Wednesday, September 29, 2010

BIOGRAPHY OF ROGER MAIS

Roger Mais was on August 11, 1905 in Kingston, Jamaica and died on June 21, 1955in his birth land. He was a Jamaican journalist, novelist, poet, and playwright. He was born to a middle-class family in Kingston, Jamaica. By 1951, Mais had won ten first prizes in West Indian literary competitions. His integral role in the development of political and cultural nationalism is evidenced in his being awarded the high honor of the Order of Jamaica in 1978.
Mais launched his career as a journalist and contributor for the weekly newspaper, Public Opinion from 1939 to 1952, which was associated with the People's National Party. He also wrote several plays, reviews, and short stories for the newspaper Focus and the Jamaica Daily Gleaner, focusing his articles on social injustice and inequality. He used this approach to reach his local audience and to primarily push for a national identity and anti-colonialism.
 Mais has published over a hundred short stories, where most can be found in Public Opinion and Focus. Other stories are also collected in Face and Other Stories and And Most of All Man, published in the 1940’s. His short stories were collected in a volume entitled Listen and The Wind, thirty-two years after his death. Mais play, George William Gordon, was also published in the 1940s, focusing on the Morant Bay Rebellion of 1865. It played an important role in the rehabilitation of the eponymous character, who was in conventional colonial history described as a rebel and traitor, but who would be proclaimed, on the centenary of the rebellion, a National Hero.

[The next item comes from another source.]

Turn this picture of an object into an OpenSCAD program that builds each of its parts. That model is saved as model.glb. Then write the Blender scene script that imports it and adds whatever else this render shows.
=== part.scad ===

The Hills Were Joyful Together (1953) is written in the style of a narrative. It takes place in a "yard" consisting of individuals and families living in a confinement of shacks shaped squarely, leaving a yard in the center. In this yard, daily and public life of the tenement unfolds. Mais took inspiration from Trinidadian C.L.R James's novels Minty Alley and Triumph, which illustrated "yard" life. The Hills Were Joyful Together is basically a depiction of slum life, portraying the upset of poverty in these yards. Mais claimed that he was "concerned with setting down objectively the hopes, fears, and frustrations of these people". He wanted the novel to be "essentially realistic, even to the point of seeming violent, rude, expletive, functional, primitive and raw".